** Start EXERCISE DATA **

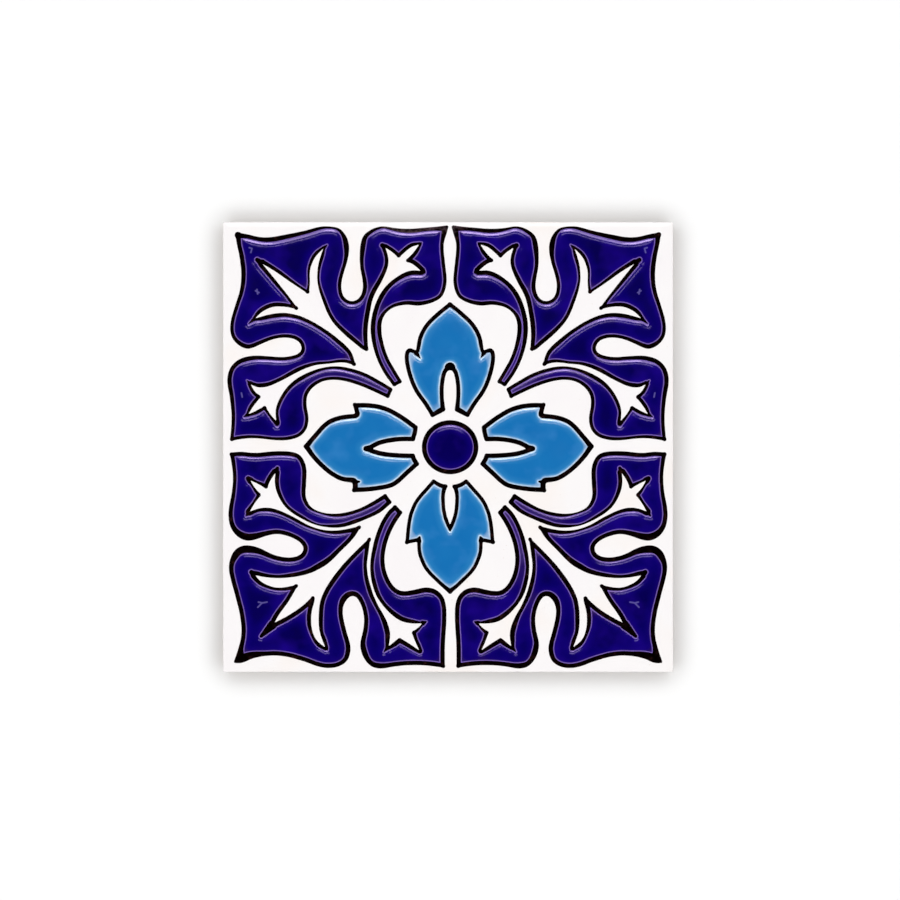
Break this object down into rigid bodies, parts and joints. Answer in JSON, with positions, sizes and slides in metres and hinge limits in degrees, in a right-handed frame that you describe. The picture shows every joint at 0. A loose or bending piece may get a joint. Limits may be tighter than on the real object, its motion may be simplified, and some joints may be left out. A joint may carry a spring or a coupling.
{
  "type": "haft rang tile",
  "caption": "Square glazed wall tile with a raised four-petal flower and leaf scrolls in coloured glaze.",
  "frame": {"origin": "centre of the flat back, on the plane that the tile lies on", "axes": "+Z out of the glazed face, +Y towards the head of the pattern, +X to its right"},
  "size_m": [0.2, 0.2, 0.01],
  "materials": {
    "white_glaze": "glossy white glaze",
    "cobalt_glaze": "glossy cobalt blue glaze, pooled thick",
    "light_blue_glaze": "glossy light blue glaze, pooled thick",
    "black_line": "dry black manganese line",
    "fired_clay": "unglazed buff fired clay"
  },
  "bodies": {
    "root": {"tile": "white_glaze"}
  },
  "joints": []
}
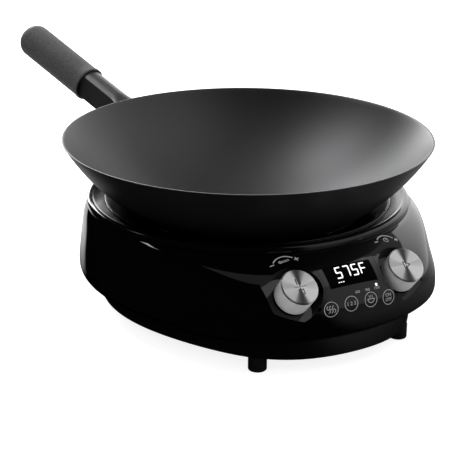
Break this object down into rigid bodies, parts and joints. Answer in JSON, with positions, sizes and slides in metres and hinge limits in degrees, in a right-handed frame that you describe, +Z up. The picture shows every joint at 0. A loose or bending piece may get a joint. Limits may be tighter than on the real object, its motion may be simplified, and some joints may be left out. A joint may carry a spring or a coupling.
{
  "type": "electric wok",
  "caption": "Countertop electric wok: round-bottomed steel wok with one straight handle, seated in the bowl of an induction base with knobs, display and touch keys.",
  "frame": {"origin": "point of the counter below the axis of the wok and its glass bowl", "axes": "+Z up along the axis of the wok, -Y towards the controls, +X to the user's right"},
  "size_m": [0.3555, 0.5271, 0.22],
  "materials": {
    "wok_steel": "seasoned carbon steel, satin",
    "neck_steel": "satin black steel",
    "plated_steel": "zinc plated",
    "grip_rubber": "fine textured",
    "black_glass": "polished black glass-ceramic",
    "trim_ring": "dark polished",
    "seal_rubber": "matte silicone",
    "lip_plastic": "polished black",
    "mica": "pale mica sheet",
    "copper_litz": "wound enamelled copper",
    "dark_nylon": "moulded",
    "ferrite": "pressed ferrite",
    "gloss_black": "high-gloss moulded",
    "display_lens": "tinted lens",
    "tray_black": "satin moulded",
    "foot_rubber": "moulded",
    "spun_steel": "turned and circular-brushed",
    "white_nylon": "moulded",
    "board_green": "solder-masked laminate",
    "lamp_lens": "diffusing lens",
    "raw_aluminium": "mill finish",
    "capacitor_red": "dipped resin"
  },
  "bodies": {
    "base": {"board_posts": "plated_steel", "board_screws": "plated_steel", "bowl_seal": "seal_rubber", "bowl_trim": "trim_ring", "buzzer": "dark_nylon", "coil_former": "dark_nylon", "coil_posts": "dark_nylon", "control_board": "board_green", "control_console": "gloss_black", "cord_gland": "foot_rubber", "display_module": "white_nylon", "display_window": "display_lens", "electrolytic_cans": "raw_aluminium", "fan_frame": "dark_nylon", "fan_motor": "copper_litz", "fan_posts": "dark_nylon", "fan_screws": "plated_steel", "ferrite_bars": "ferrite", "film_capacitors": "capacitor_red", "filter_choke": "copper_litz", "foot_screws": "plated_steel", "front_left_foot": "foot_rubber", "front_right_foot": "foot_rubber", "glass_bowl": "black_glass", "heat_sink": "raw_aluminium", "housing_pillars": "dark_nylon", "housing_screws": "plated_steel", "indicator_lamps": "lamp_lens", "induction_coil": "copper_litz", "left_encoder": "plated_steel", "lip_ring": "lip_plastic", "lower_tray": "tray_black", "mica_sheet": "mica", "power_board": "board_green", "power_transistors": "dark_nylon", "rear_left_foot": "foot_rubber", "rear_right_foot": "foot_rubber", "right_encoder": "plated_steel", "sensor_holder": "seal_rubber", "temperature_sensor": "plated_steel", "touch_springs": "plated_steel", "upper_housing": "gloss_black", "wok_rest_ring": "seal_rubber"},
    "wok": {"wok_bowl": "wok_steel", "handle_neck": "neck_steel", "handle_tang": "plated_steel", "handle_grip": "grip_rubber", "grip_screw": "plated_steel"},
    "fan": {"fan_rotor": "dark_nylon"},
    "left_press": {"left_press_plunger": "white_nylon"},
    "right_press": {"right_press_plunger": "white_nylon"},
    "left_knob": {"left_knob_cap": "spun_steel", "left_knob_core": "dark_nylon", "left_knob_shaft": "plated_steel"},
    "right_knob": {"right_knob_cap": "spun_steel", "right_knob_core": "dark_nylon", "right_knob_shaft": "plated_steel"}
  },
  "joints": [
    {"name": "wok_lift", "type": "slide", "parent": "base", "child": "wok", "axis": [0, 0, 1], "range_m": [0, 0.12]},
    {"name": "fan_spin", "type": "hinge", "parent": "base", "child": "fan", "pos_m": [0, 0.082, 0.03], "axis": [0, 0, 1], "continuous": true},
    {"name": "left_knob_press", "type": "slide", "parent": "base", "child": "left_press", "axis": [0, 0.6561, -0.7547], "range_m": [0, 0.0008], "stiffness_N_per_m": 3500},
    {"name": "left_knob_turn", "type": "hinge", "parent": "left_press", "child": "left_knob", "pos_m": [-0.0553, -0.1885, 0.0881], "axis": [0, -0.6561, 0.7547], "continuous": true},
    {"name": "right_knob_press", "type": "slide", "parent": "base", "child": "right_press", "axis": [0, 0.6561, -0.7547], "range_m": [0, 0.0008], "stiffness_N_per_m": 3500},
    {"name": "right_knob_turn", "type": "hinge", "parent": "right_press", "child": "right_knob", "pos_m": [0.0553, -0.1885, 0.0881], "axis": [0, -0.6561, 0.7547], "continuous": true}
  ]
}
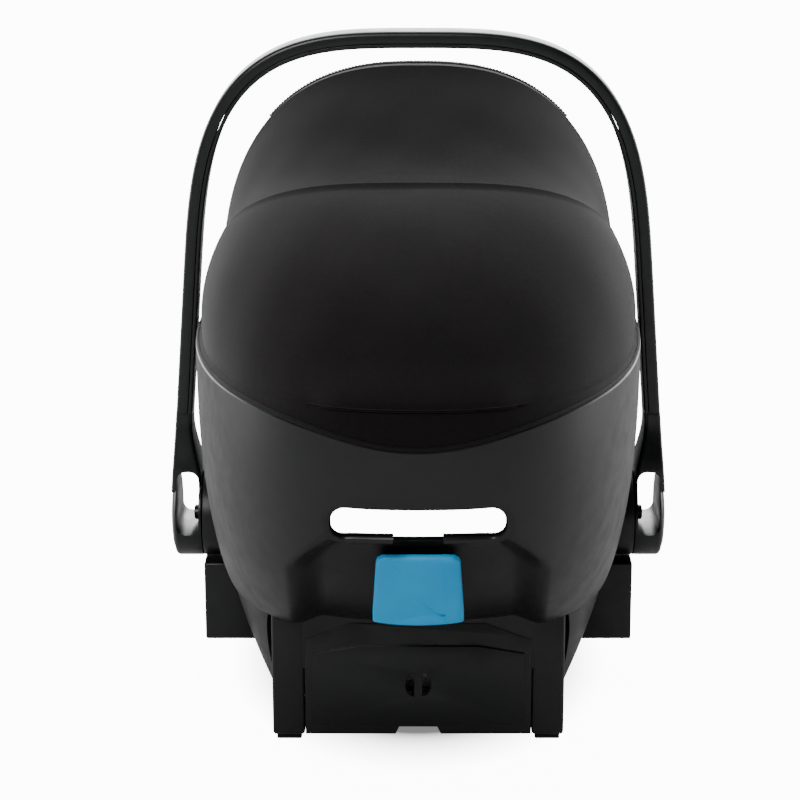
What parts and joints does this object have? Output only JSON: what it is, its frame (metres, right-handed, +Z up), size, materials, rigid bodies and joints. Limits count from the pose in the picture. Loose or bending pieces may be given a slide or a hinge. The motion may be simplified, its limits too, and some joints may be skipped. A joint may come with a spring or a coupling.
{
  "type": "infant car seat",
  "caption": "Infant car seat carrier with a tub shell, swinging carry handle, two-bow fabric canopy, padded liner, buckled harness and a rear release lever.",
  "frame": {"origin": "on the floor, under the middle of the whole seat's bounding box", "axes": "+Z up, +Y towards the foot end, -Y towards the head end with the release lever, +X to the right seen from the head end"},
  "size_m": [0.439, 0.66, 0.574],
  "materials": {
    "shell_plastic": "satin moulded",
    "handle_plastic": "satin moulded",
    "base_plastic": "satin moulded",
    "lever_plastic": "semi-gloss moulded",
    "canopy_fabric": "knitted",
    "seat_fabric": "knitted",
    "foam": "beaded foam",
    "webbing": "woven",
    "steel": "plated",
    "rubber": "matte",
    "red_plastic": "semi-gloss moulded"
  },
  "bodies": {
    "carrier": {"outer_shell": "shell_plastic", "rear_cover": "base_plastic", "rear_foot_left": "rubber", "rear_foot_right": "rubber", "front_foot_left": "rubber", "front_foot_right": "rubber", "foam_liner": "foam", "seat_cover": "seat_fabric", "seat_cushion": "seat_fabric", "back_cushion": "seat_fabric", "shoulder_strap_left": "webbing", "shoulder_strap_right": "webbing", "shoulder_pad_left": "seat_fabric", "shoulder_pad_right": "seat_fabric", "hip_strap_left": "webbing", "hip_strap_right": "webbing", "crotch_strap": "webbing", "adjuster_strap": "webbing", "buckle_housing": "base_plastic", "buckle_spring": "steel", "buckle_tongue_left": "steel", "buckle_tongue_right": "steel", "chest_clip_left": "base_plastic", "chest_clip_right": "base_plastic", "adjuster_housing": "base_plastic", "harness_yoke": "steel", "hub_base_left": "shell_plastic", "hub_base_right": "shell_plastic", "button_spring_left": "steel", "button_spring_right": "steel", "adapter_socket_left": "base_plastic", "adapter_socket_right": "base_plastic", "belt_guide_left": "lever_plastic", "belt_guide_right": "lever_plastic", "canopy_mount_left": "base_plastic", "canopy_mount_right": "base_plastic", "canopy_rear_panel": "canopy_fabric", "lever_bracket": "base_plastic", "lever_pin": "steel", "lever_spring": "steel", "latch_shaft": "steel", "latch_spring": "steel", "rear_anchor_bar": "steel", "front_anchor_bar": "steel"},
    "handle": {"handle_bar": "handle_plastic", "handle_cap": "handle_plastic"},
    "hub_button_left": {"handle_button_left": "handle_plastic"},
    "hub_button_right": {"handle_button_right": "handle_plastic"},
    "rear_bow": {"canopy_rear_bow": "base_plastic", "canopy_front_panel": "canopy_fabric"},
    "front_bow": {"canopy_front_bow": "base_plastic", "canopy_visor": "canopy_fabric"},
    "lever": {"release_lever": "lever_plastic"},
    "latch": {"latch_hook": "steel"},
    "buckle_release": {"buckle_button": "red_plastic"},
    "adjuster_release": {"adjuster_button": "lever_plastic"},
    "headrest": {"headrest_board": "base_plastic", "headrest_pad": "seat_fabric"}
  },
  "joints": [
    {"name": "handle_pivot", "type": "hinge", "parent": "carrier", "child": "handle", "pos_m": [0, 0, 0.144], "axis": [1, 0, 0], "range_deg": [-105, 105]},
    {"name": "hub_button_left_press", "type": "slide", "parent": "handle", "child": "hub_button_left", "axis": [1, 0, 0], "range_m": [0, 0.003], "stiffness_N_per_m": 1500, "springref_m": -0.002, "deforming": ["button_spring_left"]},
    {"name": "hub_button_right_press", "type": "slide", "parent": "handle", "child": "hub_button_right", "axis": [-1, 0, 0], "range_m": [0, 0.003], "stiffness_N_per_m": 1500, "springref_m": -0.002, "deforming": ["button_spring_right"]},
    {"name": "canopy_rear_fold", "type": "hinge", "parent": "carrier", "child": "rear_bow", "pos_m": [0, 0, 0.341], "axis": [1, 0, 0], "range_deg": [0, 20], "deforming": ["canopy_rear_panel"]},
    {"name": "canopy_front_fold", "type": "hinge", "parent": "rear_bow", "child": "front_bow", "pos_m": [0, 0, 0.341], "axis": [1, 0, 0], "range_deg": [0, 40], "deforming": ["canopy_front_panel"]},
    {"name": "lever_pull", "type": "hinge", "parent": "carrier", "child": "lever", "pos_m": [0, -0.28337, 0.20085], "axis": [-1, 0, 0], "range_deg": [0, 22], "stiffness_Nm_per_rad": 0.9, "springref_deg": -14.32, "deforming": ["lever_spring"]},
    {"name": "latch_swing", "type": "hinge", "parent": "carrier", "child": "latch", "pos_m": [0, -0.135, 0.076], "axis": [1, 0, 0], "range_deg": [0, 15], "deforming": ["latch_spring"]},
    {"name": "buckle_press", "type": "slide", "parent": "carrier", "child": "buckle_release", "axis": [0, 0, -1], "range_m": [0, 0.0035], "stiffness_N_per_m": 2500, "springref_m": -0.002, "deforming": ["buckle_spring"]},
    {"name": "adjuster_press", "type": "slide", "parent": "carrier", "child": "adjuster_release", "axis": [0, 0, -1], "range_m": [0, 0.0025], "stiffness_N_per_m": 1500, "springref_m": -0.002},
    {"name": "headrest_height", "type": "slide", "parent": "carrier", "child": "headrest", "axis": [0, -0.905, 0.4254], "range_m": [0, 0.05]}
  ],
  "couplings": [
    {"joint": "latch_swing", "follows": "lever_pull", "ratio": 0.68}
  ]
}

** End EXERCISE DATA **

## AIM
Select and copy every line from the records that includes the word "picture".

## FINAL RESULT
Break this object down into rigid bodies, parts and joints. Answer in JSON, with positions, sizes and slides in metres and hinge limits in degrees, in a right-handed frame that you describe. The picture shows every joint at 0. A loose or bending piece may get a joint. Limits may be tighter than on the real object, its motion may be simplified, and some joints may be left out. A joint may carry a spring or a coupling.
Break this object down into rigid bodies, parts and joints. Answer in JSON, with positions, sizes and slides in metres and hinge limits in degrees, in a right-handed frame that you describe, +Z up. The picture shows every joint at 0. A loose or bending piece may get a joint. Limits may be tighter than on the real object, its motion may be simplified, and some joints may be left out. A joint may carry a spring or a coupling.
What parts and joints does this object have? Output only JSON: what it is, its frame (metres, right-handed, +Z up), size, materials, rigid bodies and joints. Limits count from the pose in the picture. Loose or bending pieces may be given a slide or a hinge. The motion may be simplified, its limits too, and some joints may be skipped. A joint may come with a spring or a coupling.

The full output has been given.